On June 20, 2016 the Commission High Level Expert Group on the European Open Science Cloud (EOSC) published its first report A Cloud on the 2020 Horizon which “aims to lay out a high level, living roadmap for the realisation of the European Open Science Cloud” (no pag.).

The EOSC report calls for a “complex eco-system of infrastructures” in response to the fact that

“the challenges of ever bigger data can no longer be solved only by ever bigger infrastructure. . . . With the growth of data in more and more disciplines outpacing the increase of transfer speed, many comprehensive datasets are simply too big to move efficiently from one location to another. Moreover, data are in many cases so privacy sensitive that legislation effectively precludes their moving outside the environment in which they have been collected. Therefore, relatively lightweight workflows (e.g. process virtual machines) . . . increasingly visit data where they reside, with supporting reference data and transporting only conclusions outside the safe data vault. . . . Centralised supercomputing locations that are crucial for solving high capacity HPC scientific challenges alone will not adequately support this irreversible trend. Complementary infrastructures are needed”. (no pag.)

It appears that the EOSC report and the RfII position paper adhere to a similar infrastructure “paradigm”. Both argue for a decentral network of interoperable nodes that offer generic or specialized services which are embedded in a framework of suitable policies and which draw on community-/discipline specific knowledge and practices.
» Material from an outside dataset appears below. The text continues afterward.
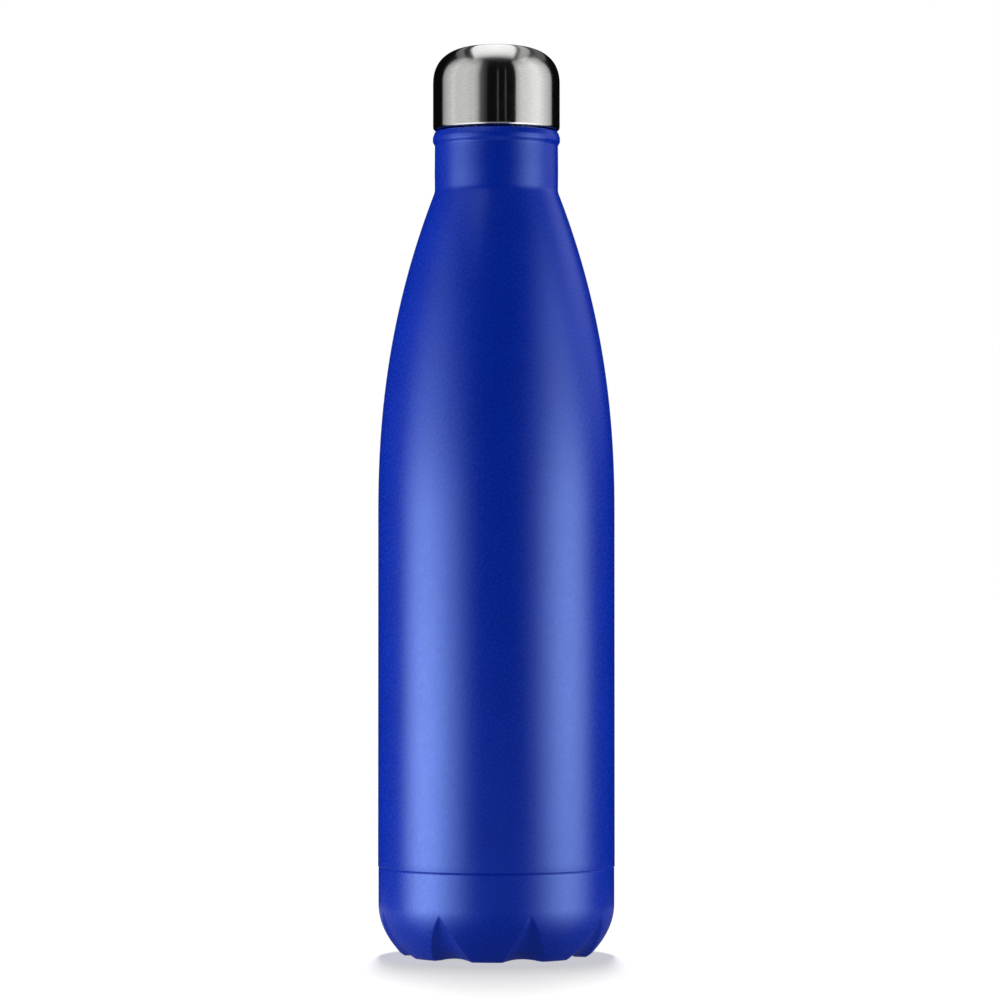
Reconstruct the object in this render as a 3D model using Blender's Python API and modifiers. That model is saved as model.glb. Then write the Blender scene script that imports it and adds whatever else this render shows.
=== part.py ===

The EOSC report puts a rather strong emphasis on the importance of (technical) protocols,  comparable to those on which the Internet builds, to achieve interoperability between the complementary infrastructures, whereas as the RfII paper recommends focusing on standards for data description and generic procedures for data analysis as one of the challenges to be addressed with high priority. It is crucial that the German national development is closely coordinated with the developments on the European level, but given that it is still early days for both the EOSC and the NFDI, this does not seem an unsurmountable task.